Universities not reporting assaults


It's a pretty safe bet most of us would not be able to cite from memory, chapter and verse, the particulars of the federal Clery Act of 1990.

What should disturb us, however, is that school administrators at the University of Southern California and Occidental College are also apparently clueless when it comes to Clery. As it turns out, they may have been violating this federal law for years.

In the middle of a federal investigation of how these two universities handled campus sexual assaults, USC and Occidental have disclosed they are guilty of under-reporting the number of cases alleged on their grounds.

At USC, officials admitted to not reporting 13 accounts of sexual assaults to federal officials in 2010 and 2011. The total number of sexual assault cases for those years now stands at 39.

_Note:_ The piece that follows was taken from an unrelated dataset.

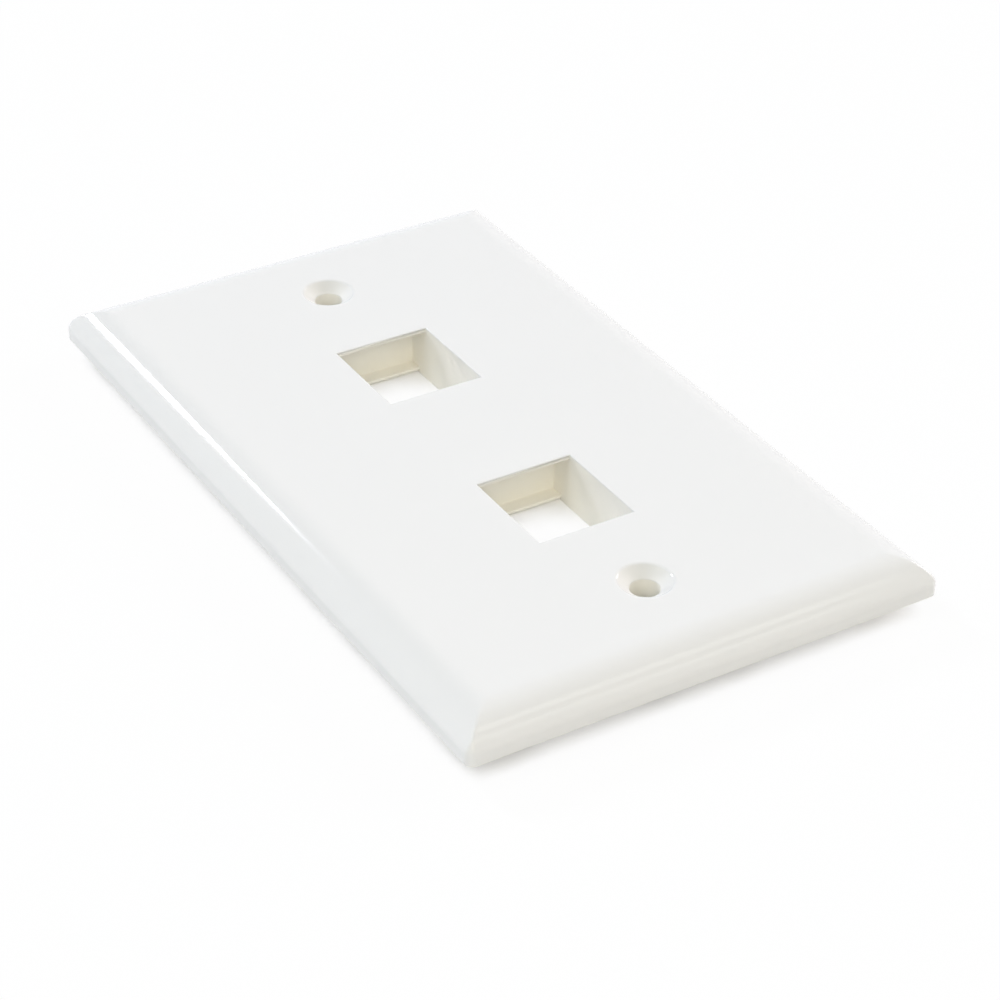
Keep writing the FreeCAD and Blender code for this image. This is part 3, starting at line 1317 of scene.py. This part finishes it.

Over at Occidental, administrators acknowledged they had failed to disclose 24 reports in 2010 and 2011 - bringing the total in that period to 36.

These new revelations could lead to hundreds of thousands of dollars in penalties for each school and put their future eligibility for federal financial aid programs at risk.

The Clery Act is named for Jeanne Clery, a 19-year-old Lehigh University freshman who was raped and murdered in her campus residence hall in 1986. The backlash against unreported crimes on numerous campuses across the country led to the Jeanne Clery Disclosure of Campus Security Policy and Campus Crime Statistics Act.

The legislation was signed into law on Nov. 8, 1990, by then-president George H.W. Bush. The law requires all colleges and universities that participate in federal financial aid programs must keep and disclose information about crime on and near their respective campuses.

Compliance is monitored by the federal Department of Education, which has authority to impose civil penalties up to $35,000 per violation and can suspend institutions from participating in federal student financial aid programs.

Within the last two years, women at USC, Occidental and other campuses nationwide have been filing complaints with the Department of Education alleging their school's administrators have been discouraging them from reporting sexual assaults or tried to downplay the severity of the attacks.

Both universities tried to excuse their conduct saying these assaults were not reported in an effort to protect students' confidentiality. USC officials contend that by reporting the accurate statistics, they might trigger investigations by the Los Angeles Police Department - which might, in turn, pressure student counselors to identify "anonymous" victims.

"The intent was to give ... safe haven to the students," Laura LaCorte, a USC compliance officer told reporters at a Los Angeles newspaper.

That is pretzel-shaped logic: Don't tell police about a possible crime because they don't want victims to be further traumatized by a follow-up investigation.

Occidental has its own strategy: They are now designating a smaller geographic area in which sexual assaults will be reported. In other words, they are shrinking the map. The number of sexual assaults may not decrease - they will now be designated as having taken place "off-campus."

"The college is making a concerted effort to report lower numbers," Caroline Heldman, dean of the politics department and an Occidental faculty advocate for victims, said. "It will make them look better but will put students in more harm."

We send our children and our grandchildren off to universities every semester with the expectation they will receive a top-flight education and be safe while living in campus environs. If something as horrific as a sexual assault takes place, we demand the victims are taken care of and the guilty are punished.

Many universities are using "sworn police officers" as campus security. They have arrest powers just like the LAPD. These are not "rent-a-cops" but are trained and should be working closely with student counselors and other authorities to prevent assaults.

All their work goes out the window if the schools decide they would rather hide a problem to save face. If Occidental and USC act to cover up multiple sexual assaults on campus, they are no better than Penn State covering for disgraced football coach Jerry Sandusky, who preyed upon small children while he was on campus.